Wrong About Japan by Peter Carey

Wrong About JapanI heard about this book on CBC radio, in an interview with the author, Peter Carey, and I’ve wanted to read it ever since. I found a copy of it at Zoinks, a used bookstore I just discovered (on Bloor Street, between Christie and Ossington, for other Toronto residents.)

It’s non-fiction, for a change: a travel diary about Carey’s trip to Japan with his twelve-year-old son Charley. It’s short, but engagingly written. Carey promises his son that they won’t go looking for the “Real Japan” - things like temples, museums, and tea ceremonies - but he spends a lot of the trip trying to find hidden cultural and historical meaning Japanese pop culture. But as everyone he interviews keeps telling him, he’s wrong about Japan.

There’s a pretty good review of the book in the Christian Science Monitor:

As father and son return to New York, they seem to have achieved one of Peter’s goals, a better rapport with his son. But Peter’s own conclusion that, for all its modernity, Japan remains inaccessible to outsiders, sounds like a tired cliché.

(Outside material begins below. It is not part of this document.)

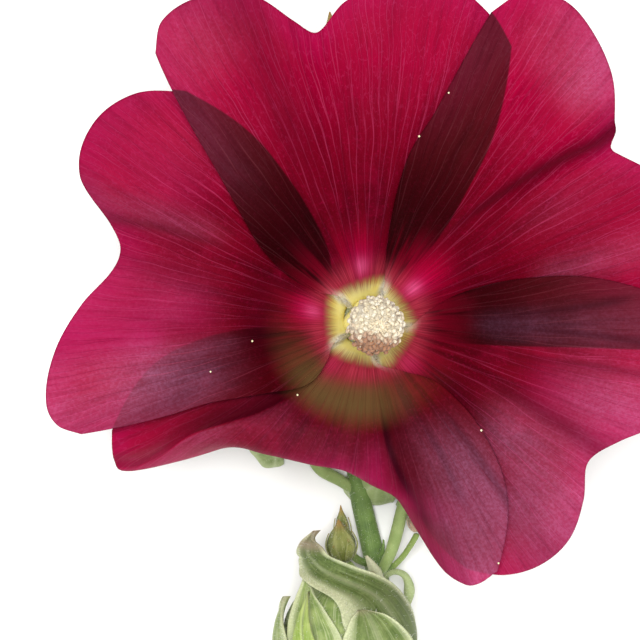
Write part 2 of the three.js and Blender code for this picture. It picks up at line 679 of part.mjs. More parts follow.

The saving grace of his story is that it is not shared by Charley.

Cross-cultural connections by Takashi Oka, Christian Science Monitor.

I agree with the reviewer for the most part, but I don’t think that Carey is saying what he thinks he is. It seemed to me that Carey’s conclusions about the impenetrability of Japanese culture had more to do with his own fixation on finding the “real meaning” behind anime and manga, rather than any general inaccessibility to Westerners.

I gave the book a B+. It would have been more, but it felt a bit short to me, even though I enjoyed it a lot. I think the book might have been better if Carey had given a more complete account of their whole trip, rather than focusing on just a very few experiences. The things he had to say about anime and manga were really interesting, though. Definitely a worthwhile read.